Paper Gets Pulitzer for Investigating Police Speeding
Three-part series gets national recognition, as well as results
The annual Pulitzer Prize winners were announced yesterday, which created some unfortunate awkwardness (The Associated Press was still tweeting out the winners as basic news about the Boston Marathon explosions was unfolding).
The New York Times took home a handful in various categories (you can read its coverage of all the winners here). Atypically, one of the winners was a small independent nonprofit environmental news outlet that reported on the dangers of oil pipelines (yes, there are some Keystone XL fears involved, but Inside Climate News did their homework). Less atypically, the winner for editorial cartoons is terrible.
Of note is the win for public service journalism by the south Florida-based Sun Sentinel for exposing rampant and sometimes dangerous speeding by law enforcement officials. In January, Ed Krayewski made note of the harassment of a state trooper who dared pull over an off-duty cop for driving 120 miles per hour on the Florida Turnpike on his way to a second job.
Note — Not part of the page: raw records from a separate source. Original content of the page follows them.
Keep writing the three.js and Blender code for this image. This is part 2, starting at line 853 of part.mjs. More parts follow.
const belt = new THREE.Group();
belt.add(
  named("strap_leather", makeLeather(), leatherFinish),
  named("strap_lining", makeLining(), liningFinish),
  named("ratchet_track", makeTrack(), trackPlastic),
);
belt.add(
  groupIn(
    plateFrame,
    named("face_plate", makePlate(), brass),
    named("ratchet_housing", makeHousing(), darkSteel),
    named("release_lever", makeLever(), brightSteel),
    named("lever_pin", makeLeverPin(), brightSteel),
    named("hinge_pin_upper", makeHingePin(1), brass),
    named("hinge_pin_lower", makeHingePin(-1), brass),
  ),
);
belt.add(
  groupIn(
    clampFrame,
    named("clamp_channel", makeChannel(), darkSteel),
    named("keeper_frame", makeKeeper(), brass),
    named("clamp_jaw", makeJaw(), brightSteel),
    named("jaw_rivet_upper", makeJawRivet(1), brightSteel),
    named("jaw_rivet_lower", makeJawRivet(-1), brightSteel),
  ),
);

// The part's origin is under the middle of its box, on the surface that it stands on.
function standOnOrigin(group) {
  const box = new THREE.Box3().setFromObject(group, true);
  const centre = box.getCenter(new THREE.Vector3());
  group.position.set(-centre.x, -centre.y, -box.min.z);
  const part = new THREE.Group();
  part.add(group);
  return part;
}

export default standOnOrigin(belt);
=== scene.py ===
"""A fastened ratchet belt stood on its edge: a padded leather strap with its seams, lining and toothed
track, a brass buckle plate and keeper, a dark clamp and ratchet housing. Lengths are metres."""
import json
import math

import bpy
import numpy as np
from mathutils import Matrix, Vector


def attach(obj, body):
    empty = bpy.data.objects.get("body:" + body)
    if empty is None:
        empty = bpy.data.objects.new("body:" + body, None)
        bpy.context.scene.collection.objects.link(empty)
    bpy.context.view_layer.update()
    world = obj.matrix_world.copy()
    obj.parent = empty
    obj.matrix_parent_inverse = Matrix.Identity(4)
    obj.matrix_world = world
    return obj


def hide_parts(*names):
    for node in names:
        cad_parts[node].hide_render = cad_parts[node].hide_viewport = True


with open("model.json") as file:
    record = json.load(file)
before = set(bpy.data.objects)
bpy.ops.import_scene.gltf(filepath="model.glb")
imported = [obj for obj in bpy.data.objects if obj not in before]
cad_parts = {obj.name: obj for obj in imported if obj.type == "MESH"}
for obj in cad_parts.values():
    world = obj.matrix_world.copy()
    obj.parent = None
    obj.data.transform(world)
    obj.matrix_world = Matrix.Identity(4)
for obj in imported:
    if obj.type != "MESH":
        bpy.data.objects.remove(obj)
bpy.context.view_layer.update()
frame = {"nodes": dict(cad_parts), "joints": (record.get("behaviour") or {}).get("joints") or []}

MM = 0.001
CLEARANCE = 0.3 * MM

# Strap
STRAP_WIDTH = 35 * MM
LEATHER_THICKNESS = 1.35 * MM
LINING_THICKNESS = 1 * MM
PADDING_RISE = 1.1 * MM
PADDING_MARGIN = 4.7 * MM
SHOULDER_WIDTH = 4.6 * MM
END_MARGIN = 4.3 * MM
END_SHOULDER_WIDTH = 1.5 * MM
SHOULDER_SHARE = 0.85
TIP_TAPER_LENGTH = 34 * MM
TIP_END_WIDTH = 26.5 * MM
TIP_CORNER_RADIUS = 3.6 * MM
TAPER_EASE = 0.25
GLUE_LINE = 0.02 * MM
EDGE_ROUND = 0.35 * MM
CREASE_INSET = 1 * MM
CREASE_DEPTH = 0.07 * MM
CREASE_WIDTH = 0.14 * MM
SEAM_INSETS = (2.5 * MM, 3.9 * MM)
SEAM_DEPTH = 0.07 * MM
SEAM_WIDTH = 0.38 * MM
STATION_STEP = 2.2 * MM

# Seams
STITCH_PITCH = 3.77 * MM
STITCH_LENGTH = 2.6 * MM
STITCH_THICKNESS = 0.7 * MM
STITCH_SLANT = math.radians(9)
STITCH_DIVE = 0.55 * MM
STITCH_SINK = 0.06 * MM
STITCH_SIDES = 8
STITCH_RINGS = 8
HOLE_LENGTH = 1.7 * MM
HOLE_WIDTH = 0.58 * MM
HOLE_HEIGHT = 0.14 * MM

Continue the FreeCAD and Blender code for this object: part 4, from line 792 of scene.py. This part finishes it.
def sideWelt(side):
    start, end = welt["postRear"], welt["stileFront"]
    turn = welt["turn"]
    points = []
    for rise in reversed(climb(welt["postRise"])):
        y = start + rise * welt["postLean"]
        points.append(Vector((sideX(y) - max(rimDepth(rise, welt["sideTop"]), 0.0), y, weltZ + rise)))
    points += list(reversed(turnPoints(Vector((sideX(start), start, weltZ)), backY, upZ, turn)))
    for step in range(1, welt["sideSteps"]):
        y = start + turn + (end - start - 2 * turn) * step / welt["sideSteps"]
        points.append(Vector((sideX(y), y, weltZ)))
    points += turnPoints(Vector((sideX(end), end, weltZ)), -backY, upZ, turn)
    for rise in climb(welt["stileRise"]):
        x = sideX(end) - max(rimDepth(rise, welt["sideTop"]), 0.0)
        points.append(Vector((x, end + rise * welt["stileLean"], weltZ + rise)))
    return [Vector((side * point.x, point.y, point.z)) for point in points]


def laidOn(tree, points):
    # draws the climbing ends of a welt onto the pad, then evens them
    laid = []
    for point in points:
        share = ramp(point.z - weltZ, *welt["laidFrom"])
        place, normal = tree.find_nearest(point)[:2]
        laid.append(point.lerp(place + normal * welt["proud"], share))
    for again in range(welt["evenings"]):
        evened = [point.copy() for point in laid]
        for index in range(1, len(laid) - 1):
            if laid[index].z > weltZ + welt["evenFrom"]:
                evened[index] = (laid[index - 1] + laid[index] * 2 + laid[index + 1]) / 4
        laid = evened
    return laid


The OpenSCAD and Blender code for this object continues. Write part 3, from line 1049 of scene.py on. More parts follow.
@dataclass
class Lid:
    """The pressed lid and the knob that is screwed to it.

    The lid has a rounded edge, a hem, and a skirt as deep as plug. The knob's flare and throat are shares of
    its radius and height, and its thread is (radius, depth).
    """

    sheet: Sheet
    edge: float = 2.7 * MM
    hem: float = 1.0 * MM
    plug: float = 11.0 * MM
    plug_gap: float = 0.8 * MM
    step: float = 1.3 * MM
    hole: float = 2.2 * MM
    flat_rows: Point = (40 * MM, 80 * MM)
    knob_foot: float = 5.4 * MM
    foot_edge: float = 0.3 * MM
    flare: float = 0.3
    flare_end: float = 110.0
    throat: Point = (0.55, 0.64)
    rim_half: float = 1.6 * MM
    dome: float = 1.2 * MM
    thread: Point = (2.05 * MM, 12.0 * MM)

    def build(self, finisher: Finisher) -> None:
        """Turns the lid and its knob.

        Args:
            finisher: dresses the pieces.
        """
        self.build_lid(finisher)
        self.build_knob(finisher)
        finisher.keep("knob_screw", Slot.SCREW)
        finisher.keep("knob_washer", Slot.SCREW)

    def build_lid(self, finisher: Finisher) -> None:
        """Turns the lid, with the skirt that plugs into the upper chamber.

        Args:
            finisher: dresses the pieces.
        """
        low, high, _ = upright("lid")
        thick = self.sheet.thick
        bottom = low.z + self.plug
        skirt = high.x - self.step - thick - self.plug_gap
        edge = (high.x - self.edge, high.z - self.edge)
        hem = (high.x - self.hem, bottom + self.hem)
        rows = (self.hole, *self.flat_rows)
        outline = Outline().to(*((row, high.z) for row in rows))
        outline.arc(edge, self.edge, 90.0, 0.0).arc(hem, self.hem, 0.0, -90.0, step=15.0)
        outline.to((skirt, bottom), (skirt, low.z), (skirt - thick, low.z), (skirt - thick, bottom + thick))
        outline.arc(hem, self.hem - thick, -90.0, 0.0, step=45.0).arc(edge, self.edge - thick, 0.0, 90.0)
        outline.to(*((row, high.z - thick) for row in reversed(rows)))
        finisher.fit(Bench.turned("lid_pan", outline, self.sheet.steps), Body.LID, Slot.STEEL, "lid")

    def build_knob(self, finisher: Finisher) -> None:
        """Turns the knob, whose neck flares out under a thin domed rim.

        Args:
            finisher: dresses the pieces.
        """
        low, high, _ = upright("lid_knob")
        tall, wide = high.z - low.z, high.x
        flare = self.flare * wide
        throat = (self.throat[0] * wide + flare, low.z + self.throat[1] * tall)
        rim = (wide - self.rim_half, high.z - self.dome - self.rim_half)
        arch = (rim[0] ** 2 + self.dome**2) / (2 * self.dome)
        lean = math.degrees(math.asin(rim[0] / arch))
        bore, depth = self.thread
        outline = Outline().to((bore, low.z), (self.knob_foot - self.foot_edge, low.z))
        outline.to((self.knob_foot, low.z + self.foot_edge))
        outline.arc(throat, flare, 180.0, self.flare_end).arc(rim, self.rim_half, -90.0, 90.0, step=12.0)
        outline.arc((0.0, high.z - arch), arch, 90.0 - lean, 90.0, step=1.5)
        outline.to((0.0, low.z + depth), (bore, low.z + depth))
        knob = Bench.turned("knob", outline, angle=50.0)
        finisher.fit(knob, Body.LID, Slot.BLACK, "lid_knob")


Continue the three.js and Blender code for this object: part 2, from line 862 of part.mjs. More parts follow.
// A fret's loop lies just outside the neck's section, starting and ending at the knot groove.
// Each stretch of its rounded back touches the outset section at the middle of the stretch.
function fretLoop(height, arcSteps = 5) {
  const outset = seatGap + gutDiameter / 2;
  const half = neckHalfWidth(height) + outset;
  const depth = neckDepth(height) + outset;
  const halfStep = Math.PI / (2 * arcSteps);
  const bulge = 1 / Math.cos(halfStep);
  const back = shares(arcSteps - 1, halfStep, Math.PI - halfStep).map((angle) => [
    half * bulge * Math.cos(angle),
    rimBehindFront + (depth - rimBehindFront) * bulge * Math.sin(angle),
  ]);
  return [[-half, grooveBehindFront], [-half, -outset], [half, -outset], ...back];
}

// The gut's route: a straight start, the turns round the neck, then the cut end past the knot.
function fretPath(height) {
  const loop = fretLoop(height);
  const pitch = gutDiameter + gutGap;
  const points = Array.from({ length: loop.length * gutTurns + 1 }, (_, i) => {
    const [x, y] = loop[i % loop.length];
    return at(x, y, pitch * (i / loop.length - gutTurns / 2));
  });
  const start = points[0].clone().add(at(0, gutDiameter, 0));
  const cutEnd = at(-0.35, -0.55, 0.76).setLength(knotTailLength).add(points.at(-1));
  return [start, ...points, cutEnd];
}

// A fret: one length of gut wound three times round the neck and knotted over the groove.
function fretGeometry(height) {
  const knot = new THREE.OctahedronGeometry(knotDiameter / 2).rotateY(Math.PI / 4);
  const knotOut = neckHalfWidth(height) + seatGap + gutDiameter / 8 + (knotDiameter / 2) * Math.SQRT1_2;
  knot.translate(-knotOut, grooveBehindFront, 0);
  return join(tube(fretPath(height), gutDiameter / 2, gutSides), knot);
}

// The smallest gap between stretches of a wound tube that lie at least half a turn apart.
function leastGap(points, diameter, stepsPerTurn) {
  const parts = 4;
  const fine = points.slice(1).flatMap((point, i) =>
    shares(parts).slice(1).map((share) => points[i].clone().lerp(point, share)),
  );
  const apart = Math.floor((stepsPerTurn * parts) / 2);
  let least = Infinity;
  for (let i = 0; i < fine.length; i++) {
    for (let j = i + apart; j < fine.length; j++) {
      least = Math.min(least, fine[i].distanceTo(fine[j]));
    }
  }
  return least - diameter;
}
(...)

The Sun Sentinel investigated and broke the story open a year ago, showing how this was far from an isolated incident. The paper reported last February:
A three-month Sun Sentinel investigation found almost 800 cops from a dozen agencies driving 90 to 130 mph on our highways.
Many weren't even on duty — they were commuting to and from work in their take-home patrol cars.
The extent of the problem uncovered by the newspaper shocked South Florida's police brass. All the agencies started internal investigations.
Sun Sentinel reporters got their hands on toll records from police officers, then determined how fast they were driving based on the time it took to get from one toll booth to the next. Their three-part series also documented the fatalities caused by police speeding (and the lack of consequences) and the permissive police culture that led to the harassment noted earlier.
Sun Sentinel's page for their investigative series is here, and at the bottom there are links to stories documenting changes and police discipline that has resulted from the newspaper's reporting. Congrats to them for leaning on law enforcement like a good public watchdog.